In this edition, you will get a mix of updates:

  • The EBA has published its final Pillar 3 ITS on ESG risks, equity exposures and shadow-banking exposures, completing the second wave of CRR3 disclosure standards. The ITS finalises quantitative and qualitative disclosure templates covering climate transition and physical risk, biodiversity and social risks, banks’ equity exposures under CRR3 permanent partial use, and cross-border shadow banking exposures. Templates include a mandatory ESG risk sensitivity analysis and updated GAR / BTAR breakdowns. Application from disclosure reference dates falling on or after 31 December 2026; large banks must publish annually and small non-complex banks biennially. CEE banking groups should coordinate with parent groups on data-collection uplift and factor the new templates into 2027 Pillar 3 report planning and 2026 year-end model runs.
  • The European Parliament’s ECON Committee has adopted its negotiating mandate on the Digital Euro / Single Currency Package, opening trilogues with the Council in the second half of 2026. ECON backed a digital euro with strong holding limits, offline functionality, mandatory zero-fee basic use for consumers, privacy safeguards and clear rules on private-sector distribution by banks and other PSPs. The mandate covers the Digital Euro Regulation, the Legal Tender Regulation and the Euro Cash Regulation. Trilogues will focus on distribution economics, private-sector compensation and the treatment of intermediaries. CEE banks in the euro area should already be planning distribution roles, IT integration and customer-facing propositions; non-euro-area CEE banks should track spillovers on wallets and correspondent banking.
  • The Council of the EU has formally endorsed the Retail Investment Strategy package, closing months of trilogues and setting a clear transposition path for MiFID II, IDD, PRIIPs, UCITS and AIFMD amendments.

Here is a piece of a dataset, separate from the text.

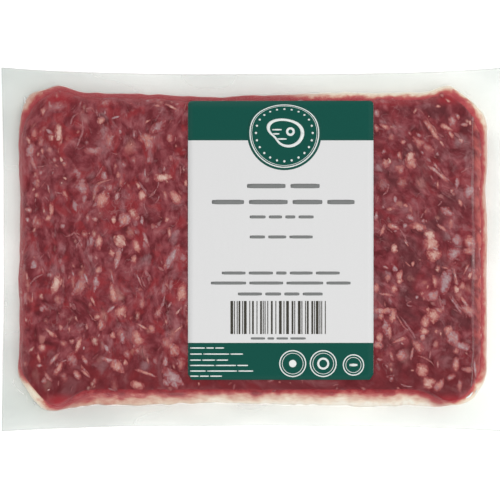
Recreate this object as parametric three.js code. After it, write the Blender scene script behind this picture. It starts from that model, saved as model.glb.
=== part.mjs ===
// A pouch of ground beef: a slab of mince vacuum packed between two sheets of clear film,
// lying flat with its paper label up.
//
// Units are millimetres. +Z is up, +X runs along the pouch and +Y across it. The origin is
// on the surface the pouch lies on, under the middle of the film's outline.
//
// The pouch is one closed solid: meat and film together, with the flat double margin of
// film that sticks out all round at mid height. The label is a thin sheet just above it.

import * as THREE from 'three';
import { mergeVertices } from 'three/addons/utils/BufferGeometryUtils.js';

const { lerp, clamp, smoothstep, degToRad } = THREE.MathUtils;

// Film margin, measured from corner to corner. Its edges draw in between the corners.
const FILM_LENGTH = 219.5;
const FILM_WIDTH = 158.3;
const FILM_END_WAIST = 1.1;
const FILM_FRONT_WAIST = 2.6;
const FILM_BACK_WAIST = 3.0;
const MARGIN_THICKNESS = 0.6;
const MARGIN_HEIGHT = 9.0; // middle of the margin, above the surface
const MARGIN_TOP = MARGIN_HEIGHT + MARGIN_THICKNESS / 2;
const MARGIN_UNDERSIDE = MARGIN_HEIGHT - MARGIN_THICKNESS / 2;
const MARGIN_RIPPLE = 0.7; // rise and fall of the free edge
const MARGIN_RIPPLE_LENGTH = 58;
const MARGIN_DROOP = 1.2; // how far the free edge hangs below where it leaves the meat

// Slab of meat, at its widest, where the film margin leaves it.
const SLAB_HEIGHT = 19.0;
const SLAB_LEFT = -102.0;
const SLAB_RIGHT = 101.1;
const SLAB_FRONT = -68.4;
const SLAB_BACK = 68.4;
const SLAB_CORNER_RADIUS = 17;

// The long edges of the slab dip in gently, deepest a little left of the middle.
const DIP_FRONT = 1.5;
const DIP_BACK = 1.9;
const DIP_CENTRE_X = -14;
const DIP_SPREAD = 45;

// Meat pushed towards the four corners swells the long edges there.
const EAR_PLACE = 84; // distance along X from the middle
const EAR_SPREAD = 6.5;
const EAR_FRONT = 1.3;
const EAR_BACK = 3.0;

// How far the flat top stops short of the slab's widest outline on each side.
const TOP_INSET_LEFT = 4.5;
const TOP_INSET_RIGHT = 6.7;
const TOP_INSET_FRONT = 3.4;
const TOP_INSET_BACK = 6.0;
const TOP_CORNER_RADIUS = 12.5;
const BASE_INSET = 7; // the same for the flat face that it rests on, all round

// Between the front ears the meat stops short, and the film slopes out from it as a web.
const WEB_STEP = 5.0;
const WEB_ENDS = [72, 86]; // the step dies away between these distances from the middle

// Surface of the top: a low crown, and the pressed strands of mince under the film.
const CROWN = 0.5;
const STRAND_RELIEF = 0.35;
const STRAND_SPACING = 11;
const STRAND_WAVES = 5;
const GOLDEN_ANGLE = degToRad(137.5);

// Paper label.
const LABEL_WIDTH = 79.7;
const LABEL_LENGTH = 120.0;
const LABEL_CENTRE_X = 11.5;
const LABEL_CENTRE_Y = 4.0;
const LABEL_CORNER_RADIUS = 1.6;
const LABEL_THICKNESS = 0.3;
const LABEL_GAP = 0.35; // clear space between the film and the label, straight up
const FLATTENED = [5, 12]; // the relief grows between these distances from the label

// Fineness of the solids.
const TOP_COLUMNS = 44;
const TOP_ROWS = 28;
const SHOULDER_STEPS = 4;
const MARGIN_STEPS = 3;
const LABEL_COLUMNS = 12;
const LABEL_ROWS = 22;
const LABEL_ROW_CROWDING = 1.6; // above 1, rows crowd towards the bent back edge

// An outline is a box with round corners. Pairs hold the front value, then the back value.
const plain = { radius: 0, endWaist: 0, waist: [0, 0], dip: [0, 0], step: [0, 0], ear: [0, 0] };
const film = {
  ...plain,
  x: [-FILM_LENGTH / 2, FILM_LENGTH / 2],
  y: [-FILM_WIDTH / 2, FILM_WIDTH / 2],
  endWaist: FILM_END_WAIST,
  waist: [FILM_FRONT_WAIST, FILM_BACK_WAIST],
};
const slab = {
  ...plain,
  x: [SLAB_LEFT, SLAB_RIGHT],
  y: [SLAB_FRONT, SLAB_BACK],
  radius: SLAB_CORNER_RADIUS,
  dip: [DIP_FRONT, DIP_BACK],
  ear: [EAR_FRONT, EAR_BACK],
};
const flatTop = {
  ...slab,
  x: [SLAB_LEFT + TOP_INSET_LEFT, SLAB_RIGHT - TOP_INSET_RIGHT],
  y: [SLAB_FRONT + TOP_INSET_FRONT, SLAB_BACK - TOP_INSET_BACK],
  radius: TOP_CORNER_RADIUS,
  dip: [0, DIP_BACK],
  step: [WEB_STEP, 0],
};
const base = {
  ...slab,
  x: [SLAB_LEFT + BASE_INSET, SLAB_RIGHT - BASE_INSET],
  y: [SLAB_FRONT + BASE_INSET, SLAB_BACK - BASE_INSET],
};
const label = {
  ...plain,
  x: [LABEL_CENTRE_X - LABEL_WIDTH / 2, LABEL_CENTRE_X + LABEL_WIDTH / 2],
  y: [LABEL_CENTRE_Y - LABEL_LENGTH / 2, LABEL_CENTRE_Y + LABEL_LENGTH / 2],
  radius: LABEL_CORNER_RADIUS,
};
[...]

The package sharpens the value-for-money framework, introduces benchmark-based supervisory tests for costs and performance of retail investment products, tightens inducement rules for non-advised sales, and strengthens marketing communication and disclosure requirements. The final text preserves the ability of Member States to allow commissions in advised sales, but with enhanced quality-of-service and best-interest safeguards. Member States must transpose within 18 months; ESMA and EIOPA are already preparing Level 2 measures. CEE banks, insurers, distributors and fund managers should begin gap analyses now, particularly around cost benchmarking, inducement documentation and IDD/MiFID product-oversight processes.
  • The European Supervisory Authorities have published their first annual DORA ICT-related incidents report, marking one year of pan-EU financial-sector incident data. The Joint Committee report analyses 3,383 major ICT-related incidents notified by banks, investment firms, insurers, CCPs and CSDs under DORA between 17 January 2025 and 31 December 2025, roughly one-third with cross-border effects. Common causes were software failures, configuration errors and cyber incidents; recovery times materially exceeded the DORA thresholds for a non-trivial share of cases. The ESAs signal reinforced supervisory focus on ICT third-party risk, testing programmes and incident classification. CEE-based subsidiaries of EU groups — and locally headquartered firms — should benchmark their incident classification and reporting workflows before the 2026 annual submission cycle.
  • The European Commission has adopted the FRTB / market-risk delegated act, extending Basel III output-floor and market-risk relief for EU banks into 2029. The delegated act postpones full application of the new Fundamental Review of the Trading Book (FRTB) framework for a further year, into 2027, and calibrates the CRR3 output-floor transition so EU banks retain a competitive market-risk regime pending final US and UK implementation. The package also fine-tunes the treatment of certain equity, securitisation and internal-model exposures. The measure is subject to a three-month EP/Council non-objection period. CEE banking groups with significant trading operations, especially subsidiaries of EU G-SIIs, should incorporate the revised timeline into 2027 ICAAP submissions and Pillar 1 model change plans.
  • The CNB has raised the countercyclical capital buffer to 1.5% by Measure I/2026 on 4 June 2026, effective 5 June 2026 and binding for combined-buffer calculations from 1 July 2027. The 25 bp increase reflects strong credit growth, residential property prices rising around 10% year-on-year and elevated cyclical risk. The CNB signalled readiness for further adjustments if credit dynamics fail to moderate. Czech banks should update capital-planning models and MREL ladders; reciprocity applies for banks with Czech exposures under CRD Article 137. The measure lands alongside the CNB’s first 2W repo-rate hike of the cycle (to 3.75% on 18 June).
  • Hungary moved to scrap its home-grown crypto licensing rules on 30 June 2026, when the Deputy Prime Minister tabled Bill T/305 in Parliament. The Bill recognises that the mandatory "validation" regime Hungary imposed on crypto-asset exchange services clashes with the EU's MiCA Regulation, which already provides a single, Union-wide licensing framework for the sector. If adopted, the Bill will repeal the dedicated crypto offences from the Criminal Code, strip the Regulated Activities Supervisory Authority (SZTFH) of its crypto-oversight role, and remove the entire validation-service chapter — including licensing, supervision and related definitions — from the 2024 Crypto-Assets Market Act. Pending licence applications would be terminated automatically, and all associated personal data must be deleted within three business days. The changes would take effect on the eighth day after promulgation, marking a clear shift towards relying on the harmonised EU regime for crypto regulation in Hungary.